The history of Chinese Food

When you think of Chinese food you think of rice, and rice was the first grain that was farmed in China. There is archaeological evidence of rice farming along the Yang-tse River as early as about 5000 BC. People cooked rice by boiling it in water, the way they do today. Or they made it into wine. Rice wine has been popular in China since prehistory.

But rice doesn't grow in northern China, which is much drier and colder. People in northern China gathered wild
and sorghum instead. By 4500 BC, people in northern China were farming millet. They ate it boiled into a kind of porridge.

Wheat was not native to China, so it took much longer to reach China. People in northern China first began to eat wheat in the Shang Dynasty, about 1500 BC. Wheat was not native to China, but people brought it to China from West Asia. People in China boiled it like millet, to make something like Cream of Wheat.
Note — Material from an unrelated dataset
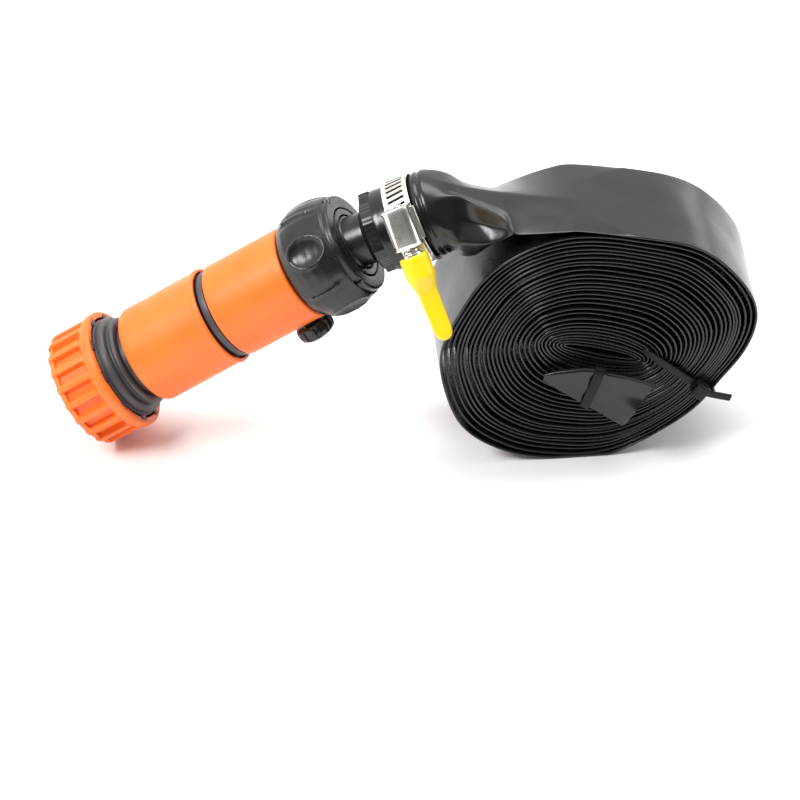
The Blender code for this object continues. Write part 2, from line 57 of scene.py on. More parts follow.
# The fitting's own frame: Z along it from the tap to the hose, X out through its first jaw. Behind the bend in the
# barb adapter its tail has a frame of its own, X out through the clamp's housing and Y along the clamp's key.
ALONG = Vector(JOINTS["adapter_swivel"]["axis"])
ACROSS = Vector(JOINTS["jaw_1_slide"]["axis"])
KEY_WAY = Vector(JOINTS["clamp_key_turn"]["axis"])
KEY_AT = Vector(JOINTS["clamp_key_turn"]["pos_m"])
SWIVEL_STATION = 40.0
BEND_AT = 111.5
CLAMP_AT = 132.0
SCREW_OUT = 19.6


def placed(name, data):
    """A new object in the scene."""
    made = bpy.data.objects.new(name, data)
    bpy.context.scene.collection.objects.link(made)
    return made


def frame_matrix(at, x, y, z):
    made = Matrix((x, y, z)).transposed().to_4x4()
    made.translation = at
    return made


def turned_frame(at, along, across):
    """A frame in the row's space, its Z along one direction and its X across it."""
    z = Vector(along).normalized()
    x = (Vector(across) - Vector(across).dot(z) * z).normalized()
    return frame_matrix(Vector(at), x, z.cross(x), z)


def tail_frame():
    """The tail's frame, from where the clamp's screw lies about the bend."""
    bend = FIT @ Vector((0, 0, BEND_AT * MM))
    reach = KEY_AT - bend
    along = ((CLAMP_AT - BEND_AT) * reach - SCREW_OUT * KEY_WAY.cross(reach)).normalized()
    return frame_matrix(bend - along * BEND_AT * MM, KEY_WAY.cross(along), KEY_WAY, along)


FIT = turned_frame(Vector(JOINTS["adapter_swivel"]["pos_m"]) - ALONG * SWIVEL_STATION * MM, ALONG, ACROSS)
TAIL = tail_frame()
SCREW = turned_frame(KEY_AT, KEY_WAY, TAIL.to_3x3() @ Vector((1, 0, 0)))
KNOB = turned_frame(JOINTS["knob_turn"]["pos_m"], JOINTS["knob_turn"]["axis"], ALONG)


# ---------------------------------------------------------------- camera, light and floor


CAMERA_AZIMUTH = math.radians(-5.7)
CAMERA_ELEVATION = math.radians(36.82)
CAMERA_ROLL = math.radians(-0.23)
CAMERA_AWAY = 2.6
CAMERA_LENS = 347.0
CAMERA_AIM = Vector((-0.058, 0.012, 0.00463))
CAMERA_BACK = Vector((
    math.sin(CAMERA_AZIMUTH) * math.cos(CAMERA_ELEVATION),
    -math.cos(CAMERA_AZIMUTH) * math.cos(CAMERA_ELEVATION),
    math.sin(CAMERA_ELEVATION),
))


def make_camera():
    data = bpy.data.cameras.new("camera")
    data.lens = CAMERA_LENS
    data.sensor_width = 36.0
    data.clip_start = 0.05
    data.clip_end = 20.0
    camera = placed("camera", data)
    camera.location = CAMERA_AIM + CAMERA_BACK * CAMERA_AWAY
    camera.rotation_mode = "QUATERNION"
    turn = Matrix.Rotation(CAMERA_ROLL, 3, CAMERA_BACK)
    camera.rotation_quaternion = turn.to_quaternion() @ (-CAMERA_BACK).to_track_quat("-Z", "Y")
    bpy.context.scene.camera = camera


def make_area(name, at, aim, size, power):
    data = bpy.data.lights.new(name, "AREA")
    data.shape = "RECTANGLE"
    data.size, data.size_y = size
    data.energy = power
    light = placed(name, data)
    light.location = at
    light.rotation_mode = "QUATERNION"
    light.rotation_quaternion = (Vector(aim) - Vector(at)).to_track_quat("-Z", "Y")


def make_light():
    """A white studio that is dim towards the camera and bright above and behind, and four softboxes."""
    world = bpy.data.worlds.new("studio")
    world.use_nodes = True
    tree = world.node_tree
    way = tree.nodes.new("ShaderNodeTexCoord").outputs["Generated"]
    dot = tree.nodes.new("ShaderNodeVectorMath")
    dot.operation = "DOT_PRODUCT"
    dot.inputs[1].default_value = Vector((-0.25, 0.80, 0.55)).normalized()
    tree.links.new(way, dot.inputs[0])
    ramp = tree.nodes.new("ShaderNodeMapRange")
    ramp.interpolation_type = "SMOOTHSTEP"
    for name, value in (("From Min", -0.35), ("From Max", 0.95), ("To Min", 0.13), ("To Max", 1.25)):
        ramp.inputs[name].default_value = value
    tree.links.new(dot.outputs["Value"], ramp.inputs["Value"])
    tree.links.new(ramp.outputs["Result"], tree.nodes["Background"].inputs["Strength"])
    tree.nodes["Background"].inputs["Color"].default_value = (1.0, 1.0, 1.0, 1.0)
    bpy.context.scene.world = world
    make_area("softbox_left", (-0.75, -0.30, 0.85), (-0.03, 0.0, 0.03), (0.45, 0.35), 10.0)
    make_area("softbox_top", (0.15, 0.35, 1.15), (0.0, 0.0, 0.05), (0.9, 0.6), 9.0)
    make_area("softbox_rim", (1.3, 1.8, 0.42), (0.03, 0.0, 0.05), (1.1, 0.5), 2.2)
    make_area("softbox_right", (0.85, 0.05, 0.55), (0.03, 0.0, 0.05), (0.3, 0.5), 3.0)
    bpy.context.scene.view_settings.view_transform = "Standard"


def make_floor():
    body = bmesh.new()
    bmesh.ops.create_grid(body, x_segments=1, y_segments=1, size=3.0)
    mesh = bpy.data.meshes.new("floor")
    body.to_mesh(mesh)
    body.free()
    floor = placed("floor", mesh)
    floor.location.z = -0.0002
    paint = bpy.data.materials.new("floor_paint")
    paint.use_nodes = True
    shader = paint.node_tree.nodes["Principled BSDF"]
    shader.inputs["Base Color"].default_value = (0.95, 0.95, 0.955, 1.0)
    shader.inputs["Roughness"].default_value = 0.9
    shader.inputs["Specular IOR Level"].default_value = 0.1
    mesh.materials.append(paint)


# ---------------------------------------------------------------- materials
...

These were the main foods of China - rice, millet, sorghum, and wheat. In northern China, people mostly ate millet, wheat, and sorghum. In southern China, people mostly ate rice. Poor people ate almost nothing but these foods.

When people could afford it, they bought or grew vegetables to put on their rice. Soybeans, for instance, are native to China. So are cucumbers. For fruits, the Chinese had oranges and lemons, peaches and apricots. The native flavorings are ginger and anise (Americans use anise to make licorice).

On special occasions, people also put little pieces of meat on their rice. By 5500 BC, the Chinese were eating domesticated chicken, which came originally from Thailand. By 4000 or 3000 BC, they were eating
pork, which was native to China. Sheep and cattle, which were not native, reached China from West Asia also around 4000 BC.

Since meat was so expensive, and because Buddhists didn't eat meat, starting around the Sung Dynasty (about 1000 AD) people also put tofu, or bean curd, in their food as a source of protein.

Because China doesn't have big
forests, it was always hard to find fuel to cook with. Chinese people learned to cut up their food very small, so it would cook quickly on a very small fire.

During the
Han Dynasty, millet wine became very popular and was even more popular to drink than tea. Also beginning in the Han Dynasty, about 100 AD, Chinese people began to make their wheat and rice into long noodles.

Marco Polo, a visitor to China from
Venice, wrote that by the time of Kublai Khan, about 1200 AD, Chinese people ate millet boiled in milk to make porridge. Even as late as 1200 AD, Chinese people did not bake bread.